Universal healthcare for the US is an important issue to be discussed and toggled with in the near future of healthcare in the US. It is a remarkable idea especially for the many who at present lack adequate healthcare delivery. Though as far away as universal healthcare may seem for the US, there are steps being taken foward and ideas are being presented. One such idea to help limit the healthcare disparity in the US is the CoverTN, which is being test-driven in Tennessee. The goal and initiatives of the CoverTN is to work at offering and making sure everyone has a at least a basic health plan instead of working towards having a perfect health plan which will give the best of care to a limited few and the rest will be trying to attain that one perfect plan. This plan is especially available to those who are self-employed, or who work for small businesses that can’t afford a traditional policy.

“It is not free health care. Rather it is a limited plan with shared costs. In devising this plan, we didn’t start out the usual way–by defining what benefits we wanted–but instead set how much we wanted to pay. And then we began a competitive-bidding process to see how much health care we could buy. We initially set the amount we would pay at an average of $150 a month, and split the responsibility for that premium three ways. The company would be responsible for $50, the individual would for $50, and the state for the final $50.”

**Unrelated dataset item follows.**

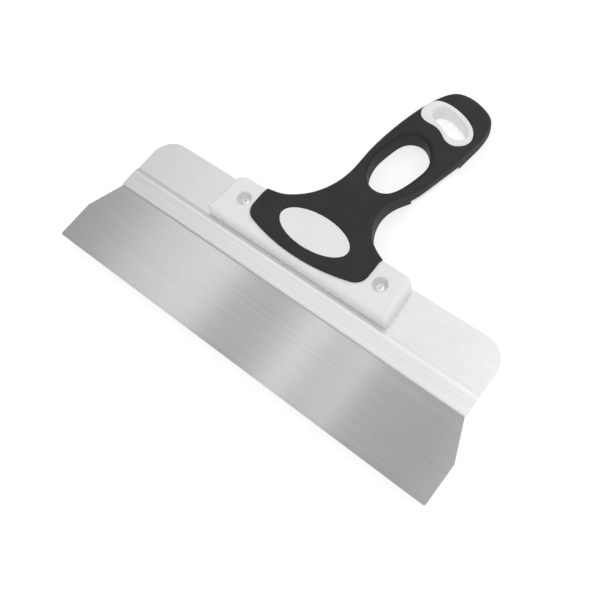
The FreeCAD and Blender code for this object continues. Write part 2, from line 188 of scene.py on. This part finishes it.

“CoverTN emphasizes covering these front-end costs of the following: free checkups, free mammograms and $15 doctor visits without deductibles. It achieves its savings on the back end, with relatively low limits on hospital stays and an overall $25,000 benefit limit in any one year, however it does not cover truly catastrophic events.”

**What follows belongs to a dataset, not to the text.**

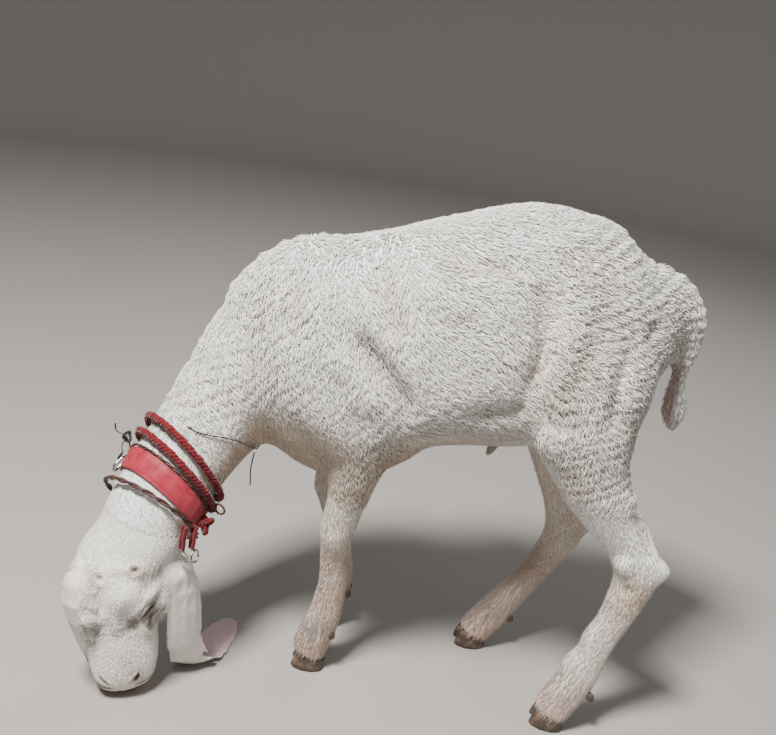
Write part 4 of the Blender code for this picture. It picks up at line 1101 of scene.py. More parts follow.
def joined(parts):
    """The points and faces of several shapes in one."""
    faces = []
    start = 0
    for p, f in parts:
        faces.extend(tuple(start + v for v in face) for face in f)
        start += len(p)
    return np.concatenate([p for p, _ in parts]), faces


def laid_rope(path, radius, closed, hint, pitch, strands=3, sides=8):
    """Strands twisted round the path."""
    _, out, side = path_frames(path, closed, hint)
    steps = np.linalg.norm(np.diff(np.vstack([path, path[:1]]), axis=0), axis=1)
    run = np.concatenate([[0], np.cumsum(steps[:-1])])
    total = steps.sum() if closed else run[-1]
    turns = max(1, round(total / pitch))
    parts = []
    for k in range(strands):
        angle = math.tau * (run / total * turns + k / strands)
        off = 0.50 * radius * (np.cos(angle)[:, None] * out + np.sin(angle)[:, None] * side)
        parts.append(tube(path + off, 0.52 * radius, closed, hint, sides))
    return joined(parts)


def outward(obj):
    """The object with its faces turned outward."""
    bm = bmesh.new()
    bm.from_mesh(obj.data)
    bmesh.ops.recalc_face_normals(bm, faces=bm.faces)
    bm.to_mesh(obj.data)
    bm.free()
    return obj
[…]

When the uninsured Tennesseans were asked what they cared about with a health plan was that it would include: a doctor’s visit, prescriptions, a short hospital stay.

To help with the onset of demanding prices for pharmaceutical drugs the CoverTN has manufactured a largely generic prescription program. “It’s worked surprisingly well. Physicians have typically been able to select suitable medications for their patients, and patient satisfaction has been high and complaints few.

A feature that has been monitored closely with the CoverTN and is an obvious criticism for a health insurance such as this is what happens to patients that exceed the benefit limits. “What we’re finding is that even in health care, when people know that there are limits, they work to manage their costs. This year, as of the first nine months, only four people out of the more than 15,000 people covered had hit the maximum overall limit of $25,000, and only three had exceeded the separate in-patient hospital limits. A larger number, under 4%, hit the quarterly pharmacy limits durgin those first nine months. Even those who go over the benfit limits get the significant advantage of being able to piggy back their personal expenditures on the contracts CoverTN has negotiated. By doing this, they often can cut their costs on uncovered health care in half”

Although this is not a comprehensive or complete health care coverage for its users, it has been an answer to many uninsured Tennesseans.